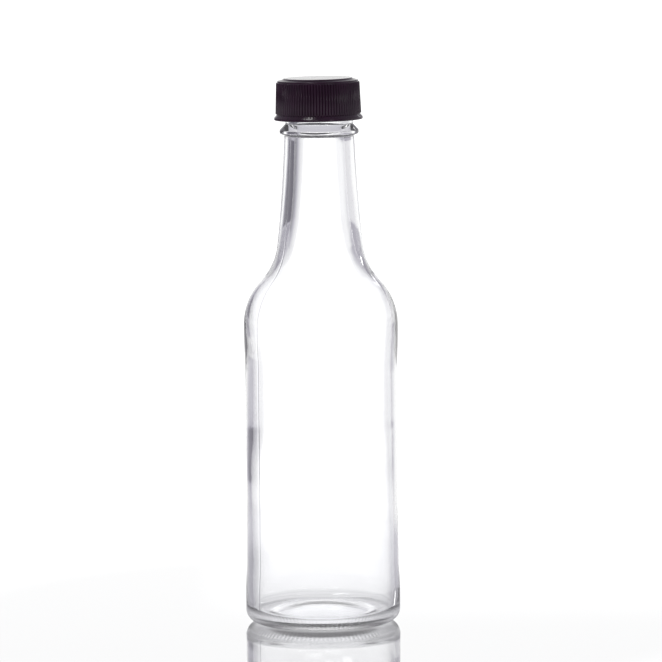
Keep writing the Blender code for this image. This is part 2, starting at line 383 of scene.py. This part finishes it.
def inner_points(outside, wall):
    """The inside of the bottle, from the middle of its floor to its lip.

    Its rows over the walls keep to the outside here, and each point of such a row
    is later set in by the thickness of the glass.
    """
    fall = math.sin(math.radians(FLOOR_EDGE_SLOPE))
    floor_radius = LOWER_HOLLOW_RADIUS - INNER_HEEL_BEND * (1 + fall)
    outline = Outline(0.0, FLOOR_HEIGHT, -90.0)
    outline.turn(-90.0 - FLOOR_EDGE_SLOPE, floor_radius / fall, 12)
    outline.turn(0.0, INNER_HEEL_BEND, 14)
    bottom, top = WALL_SHARES[0][0], BEAD_BOTTOM - BEAD_FILLET
    for radius, height in with_rows(outside, lambda at: INNER_ROW):
        if bottom < height < top:
            outline.go_to(radius, height)
    outline.go_to(outline.radius - wall, top)
    outline.slope = 0.0
    outline.rise_to(LIP_HEIGHT - MOUTH_BEND)
    outline.turn(-90.0, MOUTH_BEND, 6)
    return outline.points


def with_rows(points, spacing):
    """Split every stretch of an outline that is longer than the spacing."""
    rows = [points[0]]
    for (radius_a, height_a), (radius_b, height_b) in zip(points, points[1:]):
        length = math.hypot(radius_b - radius_a, height_b - height_a)
        parts = max(1, math.ceil(length / spacing(height_b)))
        for part in range(1, parts + 1):
            share = part / parts
            rows.append((
                radius_a + (radius_b - radius_a) * share,
                height_a + (height_b - height_a) * share,
            ))
    return rows


def smooth_step(value, start=0.0, end=1.0):
    """An even rise from 0 at the start to 1 at the end, with soft ends."""
    share = min(1.0, max(0.0, (value - start) / (end - start)))
    return share * share * (3 - 2 * share)


def bell(distance, width):
    """A bump of height 1 at distance 0 that ends at the given width."""
    return 1 - smooth_step(abs(distance) / width)


def thread_height(angle, height, start, turns, widths):
    """How much of a thread's depth stands at a place on a wall, from 0 to 1."""
    root_width, crest_width = widths
    most = 0.0
    turn = angle / (2 * math.pi) % 1.0
    while turn <= turns:
        ramp = smooth_step(min(turn, turns - turn) / THREAD_RAMP_TURN)
        distance = abs(height - start - THREAD_PITCH * turn)
        flank = (root_width / 2 - distance) / (root_width / 2 - crest_width / 2)
        most = max(most, ramp * smooth_step(flank))
        turn += 1.0
    return most


def ring(mesh, count, place, crowding=0.0):
    """Add a ring of points at the places that an angle gives, and return them.

    With crowding, the points stand closer together near the mould seams.
    """
    points = []
    for step in range(count):
        angle = 2 * math.pi * step / count
        angle -= crowding * math.sin(2 * (angle - SEAM_ANGLE))
        points.append(mesh.verts.new(place(angle)))
    return points


def join_rings(mesh, first, second):
    """Fill the band between two rings, of which one may be finer or a point."""
    if len(first) > len(second):
        first, second = second, first
    ratio = len(second) // len(first)
    lead = (ratio - 1) // 2
    for index in range(len(second)):
        near, far = second[index], second[(index + 1) % len(second)]
        corner = first[(index + lead) // ratio % len(first)]
        after = first[(index + 1 + lead) // ratio % len(first)]
        if corner is after:
            mesh.faces.new((corner, near, far))
        else:
            mesh.faces.new((corner, after, far, near))


def add_piece(name, mesh, rings, material, stands_for):
    """Join rings into a closed skin and make it a piece that replaces a node."""
    for first, second in zip(rings, rings[1:]):
        join_rings(mesh, first, second)
    bmesh.ops.recalc_face_normals(mesh, faces=mesh.faces)
    data = bpy.data.meshes.new(name)
    mesh.to_mesh(data)
    mesh.free()
    data.shade_smooth()
    data.materials.append(material)
    piece = bpy.data.objects.new(name, data)
    bpy.context.scene.collection.objects.link(piece)
    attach(piece, "root")
    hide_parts(stands_for)
    return piece


class Wire:
    """An output socket whose arithmetic adds Math nodes to its graph."""

    def __init__(self, graph, socket):
        self.graph = graph
        self.socket = socket

    def __add__(self, other):
        return self.graph.maths("ADD", self, other)

    __radd__ = __add__

    def __sub__(self, other):
        return self.graph.maths("SUBTRACT", self, other)

    def __rsub__(self, other):
        return self.graph.maths("SUBTRACT", other, self)

    def __mul__(self, other):
        return self.graph.maths("MULTIPLY", self, other)

    __rmul__ = __mul__

    def above(self, low, high):
        """Rise smoothly from 0 at low to 1 at high, which may be the smaller of the two."""
        return self.graph.node(
            "ShaderNodeMapRange",
            {"interpolation_type": "SMOOTHSTEP", "clamp": True},
            {"Value": self, "From Min": low, "From Max": high},
        )


class Graph:
    """A node tree that is filled from scratch."""

    def __init__(self, tree):
        self.tree = tree
        tree.nodes.clear()

    def node(self, kind, settings=None, sockets=None, output=0):
        """Add a node, set it up, fill or link its sockets, and return an output."""
        item = self.tree.nodes.new(kind)
        for name, value in (settings or {}).items():
            setattr(item, name, value)
        for name, value in (sockets or {}).items():
            if isinstance(value, Wire):
                self.tree.links.new(value.socket, item.inputs[name])
            else:
                item.inputs[name].default_value = value
        return Wire(self, item.outputs[output]) if item.outputs else None

    def maths(self, operation, *values):
        """A Math node on one or more values."""
        return self.node("ShaderNodeMath", {"operation": operation}, dict(enumerate(values)))

    def distance(self, first, second):
        """The distance from the origin of a point with these two coordinates."""
        return self.maths("SQRT", first * first + second * second)

    def mix_colours(self, factor, first, second):
        """Blend two colours, which are sockets 6 and 7 of a Mix node."""
        return self.node(
            "ShaderNodeMix", {"data_type": "RGBA"},
            {0: factor, 6: first, 7: second}, output=2,
        )

    def noise(self, place, scale, detail):
        """A noise value from 0 to 1 at a place."""
        return self.node(
            "ShaderNodeTexNoise", {},
            {"Vector": place, "Scale": scale, "Detail": detail},
        )

    def bump(self, height, distance):
        """A bumped normal, for a height from 0 to 1 and its size in metres."""
        return self.node("ShaderNodeBump", {}, {"Height": height, "Distance": distance})


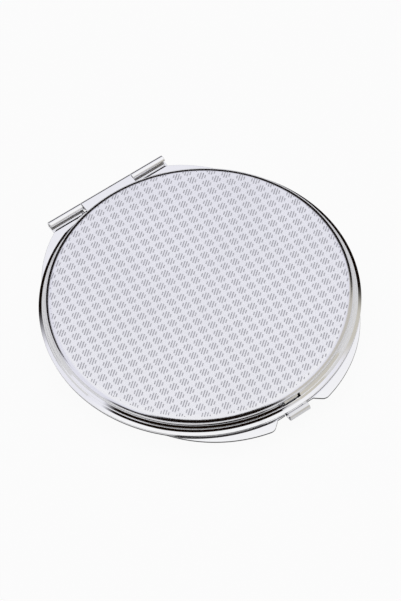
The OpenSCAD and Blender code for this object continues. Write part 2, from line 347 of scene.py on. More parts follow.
---*---
*WHAT NEEDS TO BE DONE*: Check every line of the data, and copy the ones that contain "scene".

*SOLUTION FOR THIS PROBLEM*:
Keep writing the Blender code for this image. This is part 2, starting at line 383 of scene.py. This part finishes it.
    bpy.context.scene.collection.objects.link(piece)
The OpenSCAD and Blender code for this object continues. Write part 2, from line 347 of scene.py on. More parts follow.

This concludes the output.